* **To be done**: Among the lines of data below, reproduce only those from the one with "makeFrame();" through the one with "for node in", exactly as they stand, both ends included.

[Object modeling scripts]

*****

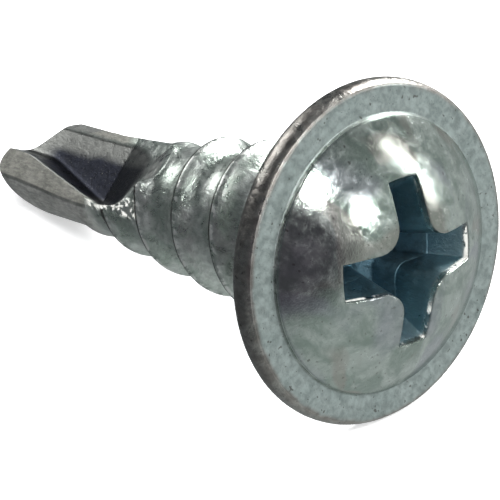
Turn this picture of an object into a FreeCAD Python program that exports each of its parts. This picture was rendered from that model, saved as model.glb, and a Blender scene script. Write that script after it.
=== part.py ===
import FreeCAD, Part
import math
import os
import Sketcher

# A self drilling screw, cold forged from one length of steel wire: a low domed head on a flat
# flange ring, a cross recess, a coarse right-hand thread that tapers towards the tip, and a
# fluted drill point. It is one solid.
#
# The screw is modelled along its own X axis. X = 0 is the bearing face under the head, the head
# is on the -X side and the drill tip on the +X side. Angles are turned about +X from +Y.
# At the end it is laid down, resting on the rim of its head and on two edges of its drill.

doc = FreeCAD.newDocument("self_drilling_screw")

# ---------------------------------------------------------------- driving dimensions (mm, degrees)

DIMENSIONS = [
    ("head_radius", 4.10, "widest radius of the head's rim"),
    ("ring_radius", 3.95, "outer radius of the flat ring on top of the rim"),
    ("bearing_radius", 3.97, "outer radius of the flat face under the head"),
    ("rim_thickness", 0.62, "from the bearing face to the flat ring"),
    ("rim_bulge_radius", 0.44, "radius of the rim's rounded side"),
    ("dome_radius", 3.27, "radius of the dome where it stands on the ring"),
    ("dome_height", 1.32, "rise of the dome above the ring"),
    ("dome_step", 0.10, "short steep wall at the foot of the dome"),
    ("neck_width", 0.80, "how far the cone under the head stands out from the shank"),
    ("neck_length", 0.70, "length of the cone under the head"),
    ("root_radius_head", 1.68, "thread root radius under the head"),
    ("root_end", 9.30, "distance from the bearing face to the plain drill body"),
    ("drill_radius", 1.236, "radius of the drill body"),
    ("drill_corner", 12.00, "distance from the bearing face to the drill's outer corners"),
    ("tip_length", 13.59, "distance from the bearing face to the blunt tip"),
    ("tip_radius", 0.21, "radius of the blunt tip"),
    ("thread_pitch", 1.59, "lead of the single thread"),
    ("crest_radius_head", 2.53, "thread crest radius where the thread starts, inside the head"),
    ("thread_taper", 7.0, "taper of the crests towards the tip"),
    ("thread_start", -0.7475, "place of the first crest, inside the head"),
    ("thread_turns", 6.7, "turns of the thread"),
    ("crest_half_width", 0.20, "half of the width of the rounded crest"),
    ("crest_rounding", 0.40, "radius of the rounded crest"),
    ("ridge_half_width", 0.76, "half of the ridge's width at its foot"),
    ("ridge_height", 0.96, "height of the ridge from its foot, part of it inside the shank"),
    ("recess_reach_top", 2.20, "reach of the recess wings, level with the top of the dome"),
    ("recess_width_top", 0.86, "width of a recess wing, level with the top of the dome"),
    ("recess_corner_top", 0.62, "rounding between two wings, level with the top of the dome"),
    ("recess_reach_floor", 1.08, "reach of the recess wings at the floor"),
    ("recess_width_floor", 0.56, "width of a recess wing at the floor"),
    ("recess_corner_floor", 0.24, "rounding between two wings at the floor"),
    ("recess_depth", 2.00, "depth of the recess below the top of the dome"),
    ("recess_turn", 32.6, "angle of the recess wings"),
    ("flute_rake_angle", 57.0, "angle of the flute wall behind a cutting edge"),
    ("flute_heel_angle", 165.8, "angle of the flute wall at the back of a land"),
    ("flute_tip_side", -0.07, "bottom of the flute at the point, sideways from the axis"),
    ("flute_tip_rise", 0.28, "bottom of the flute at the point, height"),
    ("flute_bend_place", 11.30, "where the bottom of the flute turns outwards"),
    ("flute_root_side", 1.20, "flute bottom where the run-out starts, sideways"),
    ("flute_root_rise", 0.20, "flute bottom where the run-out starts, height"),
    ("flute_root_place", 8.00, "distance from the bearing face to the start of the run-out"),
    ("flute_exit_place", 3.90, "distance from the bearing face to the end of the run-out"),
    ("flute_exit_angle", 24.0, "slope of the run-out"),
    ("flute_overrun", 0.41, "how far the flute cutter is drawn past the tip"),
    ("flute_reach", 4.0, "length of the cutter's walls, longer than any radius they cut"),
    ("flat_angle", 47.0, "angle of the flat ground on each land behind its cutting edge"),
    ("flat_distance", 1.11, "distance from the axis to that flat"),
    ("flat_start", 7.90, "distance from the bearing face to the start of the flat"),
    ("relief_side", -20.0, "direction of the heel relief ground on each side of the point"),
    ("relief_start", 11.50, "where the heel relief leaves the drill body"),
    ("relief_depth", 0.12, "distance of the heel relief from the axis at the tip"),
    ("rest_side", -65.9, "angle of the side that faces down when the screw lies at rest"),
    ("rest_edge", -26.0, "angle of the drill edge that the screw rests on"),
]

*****

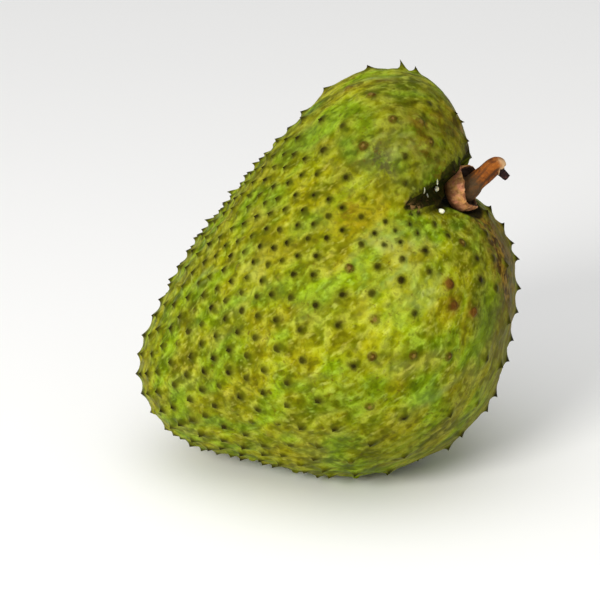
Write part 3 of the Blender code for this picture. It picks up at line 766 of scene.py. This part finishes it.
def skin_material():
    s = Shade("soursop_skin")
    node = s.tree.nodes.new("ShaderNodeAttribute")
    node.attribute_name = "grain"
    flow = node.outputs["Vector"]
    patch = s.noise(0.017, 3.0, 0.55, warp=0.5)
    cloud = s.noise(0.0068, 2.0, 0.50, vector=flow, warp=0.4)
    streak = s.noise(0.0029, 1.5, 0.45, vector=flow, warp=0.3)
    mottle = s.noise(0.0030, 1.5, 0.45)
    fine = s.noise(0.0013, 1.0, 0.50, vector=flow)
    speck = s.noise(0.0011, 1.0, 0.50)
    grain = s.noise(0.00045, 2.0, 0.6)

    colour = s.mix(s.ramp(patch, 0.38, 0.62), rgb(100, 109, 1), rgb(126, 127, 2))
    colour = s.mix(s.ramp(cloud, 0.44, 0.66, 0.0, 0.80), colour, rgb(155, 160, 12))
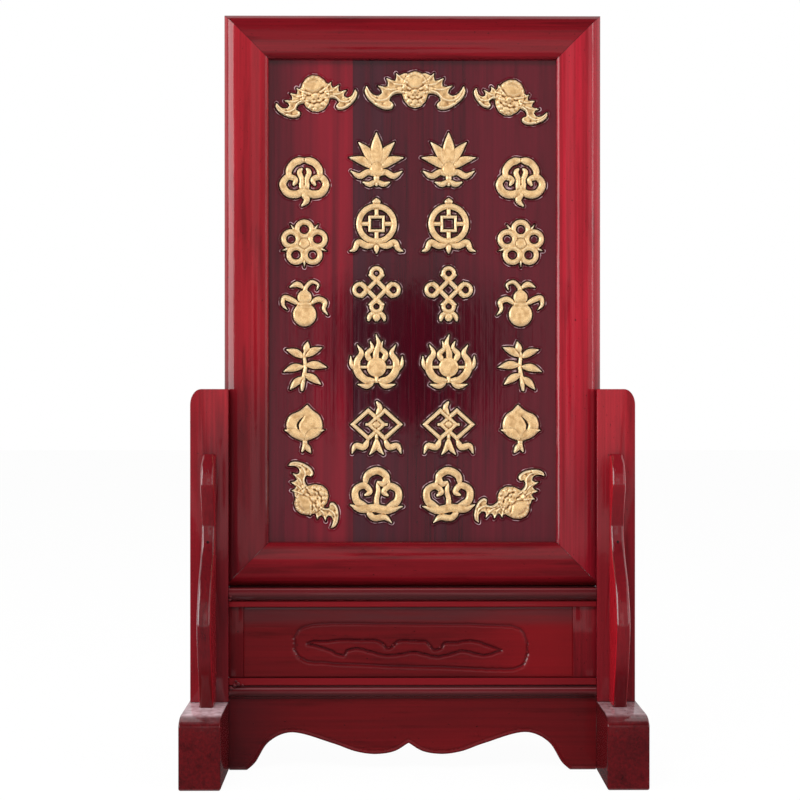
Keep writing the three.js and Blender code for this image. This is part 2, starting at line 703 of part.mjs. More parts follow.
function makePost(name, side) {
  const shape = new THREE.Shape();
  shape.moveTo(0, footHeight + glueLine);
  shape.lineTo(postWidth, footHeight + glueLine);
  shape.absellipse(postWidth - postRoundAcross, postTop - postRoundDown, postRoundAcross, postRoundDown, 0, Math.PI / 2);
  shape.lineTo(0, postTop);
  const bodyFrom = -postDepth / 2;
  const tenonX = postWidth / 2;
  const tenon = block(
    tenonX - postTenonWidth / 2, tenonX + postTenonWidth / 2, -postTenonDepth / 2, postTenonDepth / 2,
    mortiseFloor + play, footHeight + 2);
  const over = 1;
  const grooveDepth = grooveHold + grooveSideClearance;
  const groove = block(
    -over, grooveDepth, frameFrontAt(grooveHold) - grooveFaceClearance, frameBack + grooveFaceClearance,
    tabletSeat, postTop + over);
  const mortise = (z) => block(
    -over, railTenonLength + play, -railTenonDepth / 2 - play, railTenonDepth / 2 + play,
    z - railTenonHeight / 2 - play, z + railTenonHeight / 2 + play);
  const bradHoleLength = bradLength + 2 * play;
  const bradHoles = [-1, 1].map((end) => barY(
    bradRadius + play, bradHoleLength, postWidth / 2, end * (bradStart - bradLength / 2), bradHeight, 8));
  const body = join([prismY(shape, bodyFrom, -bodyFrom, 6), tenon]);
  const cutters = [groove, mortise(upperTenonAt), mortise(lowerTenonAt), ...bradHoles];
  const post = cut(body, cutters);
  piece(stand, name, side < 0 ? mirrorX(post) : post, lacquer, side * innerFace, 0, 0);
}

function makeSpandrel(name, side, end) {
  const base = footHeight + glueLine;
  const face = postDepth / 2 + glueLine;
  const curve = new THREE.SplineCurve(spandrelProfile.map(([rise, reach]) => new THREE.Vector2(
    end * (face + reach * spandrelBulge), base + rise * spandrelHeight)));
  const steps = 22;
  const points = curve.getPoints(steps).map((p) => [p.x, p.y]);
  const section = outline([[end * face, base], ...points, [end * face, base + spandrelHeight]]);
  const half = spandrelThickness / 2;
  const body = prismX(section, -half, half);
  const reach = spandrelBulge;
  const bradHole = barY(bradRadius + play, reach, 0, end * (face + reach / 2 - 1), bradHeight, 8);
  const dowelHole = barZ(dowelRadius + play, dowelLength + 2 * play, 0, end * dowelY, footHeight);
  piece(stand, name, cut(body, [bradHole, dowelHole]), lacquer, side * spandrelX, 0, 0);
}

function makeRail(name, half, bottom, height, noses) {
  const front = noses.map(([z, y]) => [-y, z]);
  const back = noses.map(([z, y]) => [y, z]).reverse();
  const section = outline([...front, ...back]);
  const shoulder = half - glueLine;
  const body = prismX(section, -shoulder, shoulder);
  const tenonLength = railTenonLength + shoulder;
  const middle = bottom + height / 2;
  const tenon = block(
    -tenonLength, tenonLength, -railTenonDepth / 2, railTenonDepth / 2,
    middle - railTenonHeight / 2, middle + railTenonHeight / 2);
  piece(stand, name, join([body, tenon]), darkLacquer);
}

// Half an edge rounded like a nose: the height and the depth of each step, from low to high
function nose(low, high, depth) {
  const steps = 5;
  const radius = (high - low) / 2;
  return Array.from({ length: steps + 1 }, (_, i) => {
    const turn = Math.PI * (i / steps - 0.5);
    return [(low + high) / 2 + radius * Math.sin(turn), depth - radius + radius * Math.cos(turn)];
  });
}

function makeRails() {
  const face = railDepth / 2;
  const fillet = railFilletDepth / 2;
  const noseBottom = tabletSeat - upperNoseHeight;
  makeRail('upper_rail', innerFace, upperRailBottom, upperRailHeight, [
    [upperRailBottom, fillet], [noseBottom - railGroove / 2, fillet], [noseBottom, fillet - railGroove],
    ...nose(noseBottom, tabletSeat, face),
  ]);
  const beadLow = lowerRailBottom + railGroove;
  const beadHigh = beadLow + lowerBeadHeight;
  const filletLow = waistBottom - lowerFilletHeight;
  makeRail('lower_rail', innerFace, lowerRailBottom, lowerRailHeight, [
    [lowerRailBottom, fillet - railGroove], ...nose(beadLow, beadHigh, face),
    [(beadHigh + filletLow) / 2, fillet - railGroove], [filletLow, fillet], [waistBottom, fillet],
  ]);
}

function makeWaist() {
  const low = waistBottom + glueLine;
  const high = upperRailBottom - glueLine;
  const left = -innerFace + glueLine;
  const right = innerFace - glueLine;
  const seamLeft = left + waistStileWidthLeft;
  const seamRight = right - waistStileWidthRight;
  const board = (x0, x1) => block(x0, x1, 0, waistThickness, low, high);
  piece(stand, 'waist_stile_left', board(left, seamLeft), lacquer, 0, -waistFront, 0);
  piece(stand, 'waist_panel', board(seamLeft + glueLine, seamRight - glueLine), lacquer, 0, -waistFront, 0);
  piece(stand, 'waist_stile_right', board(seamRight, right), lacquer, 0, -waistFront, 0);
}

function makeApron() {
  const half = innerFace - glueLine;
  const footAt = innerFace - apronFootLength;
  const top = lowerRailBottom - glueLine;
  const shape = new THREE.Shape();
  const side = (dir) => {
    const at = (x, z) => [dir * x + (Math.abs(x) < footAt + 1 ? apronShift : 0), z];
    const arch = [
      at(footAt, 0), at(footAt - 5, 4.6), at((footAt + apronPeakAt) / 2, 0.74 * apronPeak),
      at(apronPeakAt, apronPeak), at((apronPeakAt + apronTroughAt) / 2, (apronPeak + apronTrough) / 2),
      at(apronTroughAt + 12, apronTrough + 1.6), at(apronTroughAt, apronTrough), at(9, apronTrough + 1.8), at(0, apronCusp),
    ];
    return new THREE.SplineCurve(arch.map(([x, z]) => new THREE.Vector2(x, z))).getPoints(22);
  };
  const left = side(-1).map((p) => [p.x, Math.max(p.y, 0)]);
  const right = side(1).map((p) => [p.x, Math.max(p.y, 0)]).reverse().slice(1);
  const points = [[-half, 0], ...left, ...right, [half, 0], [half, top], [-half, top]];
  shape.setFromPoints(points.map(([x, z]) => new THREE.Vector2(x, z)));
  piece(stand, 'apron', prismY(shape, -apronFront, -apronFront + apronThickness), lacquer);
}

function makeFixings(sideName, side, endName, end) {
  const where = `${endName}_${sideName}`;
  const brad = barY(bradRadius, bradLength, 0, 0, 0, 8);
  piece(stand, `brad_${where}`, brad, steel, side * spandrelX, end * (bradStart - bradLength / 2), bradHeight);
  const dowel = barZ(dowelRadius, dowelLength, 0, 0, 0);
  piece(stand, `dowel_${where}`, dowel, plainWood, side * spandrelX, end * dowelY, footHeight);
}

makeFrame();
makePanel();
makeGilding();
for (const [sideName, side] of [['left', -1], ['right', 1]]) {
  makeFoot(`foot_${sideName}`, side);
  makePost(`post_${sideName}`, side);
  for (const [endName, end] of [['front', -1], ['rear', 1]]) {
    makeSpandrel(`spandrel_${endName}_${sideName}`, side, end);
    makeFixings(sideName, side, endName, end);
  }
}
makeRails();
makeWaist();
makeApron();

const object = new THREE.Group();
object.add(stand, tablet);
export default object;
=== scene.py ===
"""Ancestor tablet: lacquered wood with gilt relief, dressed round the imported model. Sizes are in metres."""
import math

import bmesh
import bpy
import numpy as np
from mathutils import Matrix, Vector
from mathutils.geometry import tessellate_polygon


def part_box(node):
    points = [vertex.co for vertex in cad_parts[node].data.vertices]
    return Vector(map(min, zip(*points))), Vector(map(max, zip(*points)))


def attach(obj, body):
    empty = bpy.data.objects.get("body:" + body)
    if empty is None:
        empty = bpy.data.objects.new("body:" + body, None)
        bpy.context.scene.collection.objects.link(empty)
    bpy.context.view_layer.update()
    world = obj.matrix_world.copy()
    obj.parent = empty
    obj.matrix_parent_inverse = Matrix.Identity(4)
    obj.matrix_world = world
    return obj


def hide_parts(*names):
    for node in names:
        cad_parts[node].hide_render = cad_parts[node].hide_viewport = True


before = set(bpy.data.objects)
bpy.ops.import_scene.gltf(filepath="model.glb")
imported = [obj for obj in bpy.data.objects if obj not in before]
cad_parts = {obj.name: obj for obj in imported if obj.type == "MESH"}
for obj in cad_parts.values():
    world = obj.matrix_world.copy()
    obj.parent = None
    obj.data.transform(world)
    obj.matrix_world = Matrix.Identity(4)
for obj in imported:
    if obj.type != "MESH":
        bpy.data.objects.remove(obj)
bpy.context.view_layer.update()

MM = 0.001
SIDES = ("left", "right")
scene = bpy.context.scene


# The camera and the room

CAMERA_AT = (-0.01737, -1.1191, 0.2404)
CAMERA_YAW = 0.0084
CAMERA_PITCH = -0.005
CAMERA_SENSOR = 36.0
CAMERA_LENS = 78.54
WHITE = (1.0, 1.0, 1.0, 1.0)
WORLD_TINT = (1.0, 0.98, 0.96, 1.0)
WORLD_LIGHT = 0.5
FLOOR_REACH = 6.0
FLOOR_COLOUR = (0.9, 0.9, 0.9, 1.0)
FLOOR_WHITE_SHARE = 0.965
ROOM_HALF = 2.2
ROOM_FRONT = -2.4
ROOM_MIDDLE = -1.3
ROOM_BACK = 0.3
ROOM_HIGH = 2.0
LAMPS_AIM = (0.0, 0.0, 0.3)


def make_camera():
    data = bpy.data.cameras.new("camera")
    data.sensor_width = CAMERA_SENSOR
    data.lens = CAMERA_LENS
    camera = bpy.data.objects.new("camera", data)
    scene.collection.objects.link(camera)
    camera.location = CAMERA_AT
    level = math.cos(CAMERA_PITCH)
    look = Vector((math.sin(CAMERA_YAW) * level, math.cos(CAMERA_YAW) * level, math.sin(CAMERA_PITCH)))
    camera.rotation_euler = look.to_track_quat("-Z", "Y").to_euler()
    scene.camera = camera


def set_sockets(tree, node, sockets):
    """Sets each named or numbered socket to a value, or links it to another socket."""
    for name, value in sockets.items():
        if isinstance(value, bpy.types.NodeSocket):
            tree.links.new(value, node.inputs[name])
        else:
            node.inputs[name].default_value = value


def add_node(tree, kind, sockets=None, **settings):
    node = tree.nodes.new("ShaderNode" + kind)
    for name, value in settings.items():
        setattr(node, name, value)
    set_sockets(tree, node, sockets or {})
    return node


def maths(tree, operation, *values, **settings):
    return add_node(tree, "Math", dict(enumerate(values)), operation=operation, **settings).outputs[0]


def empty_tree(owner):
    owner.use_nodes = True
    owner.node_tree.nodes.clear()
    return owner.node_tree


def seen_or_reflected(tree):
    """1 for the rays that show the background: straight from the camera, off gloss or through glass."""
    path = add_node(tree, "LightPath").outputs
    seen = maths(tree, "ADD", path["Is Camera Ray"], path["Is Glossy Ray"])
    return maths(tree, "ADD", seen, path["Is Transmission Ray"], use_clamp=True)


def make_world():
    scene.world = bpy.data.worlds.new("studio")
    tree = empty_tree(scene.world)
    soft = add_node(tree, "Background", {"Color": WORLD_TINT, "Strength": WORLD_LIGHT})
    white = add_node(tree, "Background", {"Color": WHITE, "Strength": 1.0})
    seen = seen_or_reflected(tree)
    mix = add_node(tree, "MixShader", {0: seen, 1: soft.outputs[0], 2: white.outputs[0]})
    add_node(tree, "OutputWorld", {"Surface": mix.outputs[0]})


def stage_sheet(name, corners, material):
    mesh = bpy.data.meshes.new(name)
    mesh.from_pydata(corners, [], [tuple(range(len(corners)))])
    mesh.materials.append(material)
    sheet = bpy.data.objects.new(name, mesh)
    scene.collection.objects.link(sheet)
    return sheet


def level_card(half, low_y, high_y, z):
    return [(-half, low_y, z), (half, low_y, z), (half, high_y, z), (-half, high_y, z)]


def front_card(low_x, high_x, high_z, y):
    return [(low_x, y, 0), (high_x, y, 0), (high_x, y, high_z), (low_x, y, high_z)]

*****

* **Result of the exercise**:
makeFrame();
makePanel();
makeGilding();
for (const [sideName, side] of [['left', -1], ['right', 1]]) {
  makeFoot(`foot_${sideName}`, side);
  makePost(`post_${sideName}`, side);
  for (const [endName, end] of [['front', -1], ['rear', 1]]) {
    makeSpandrel(`spandrel_${endName}_${sideName}`, side, end);
    makeFixings(sideName, side, endName, end);
  }
}
makeRails();
makeWaist();
makeApron();

const object = new THREE.Group();
object.add(stand, tablet);
export default object;
=== scene.py ===
"""Ancestor tablet: lacquered wood with gilt relief, dressed round the imported model. Sizes are in metres."""
import math

import bmesh
import bpy
import numpy as np
from mathutils import Matrix, Vector
from mathutils.geometry import tessellate_polygon


def part_box(node):
    points = [vertex.co for vertex in cad_parts[node].data.vertices]
    return Vector(map(min, zip(*points))), Vector(map(max, zip(*points)))


def attach(obj, body):
    empty = bpy.data.objects.get("body:" + body)
    if empty is None:
        empty = bpy.data.objects.new("body:" + body, None)
        bpy.context.scene.collection.objects.link(empty)
    bpy.context.view_layer.update()
    world = obj.matrix_world.copy()
    obj.parent = empty
    obj.matrix_parent_inverse = Matrix.Identity(4)
    obj.matrix_world = world
    return obj


def hide_parts(*names):
    for node in names:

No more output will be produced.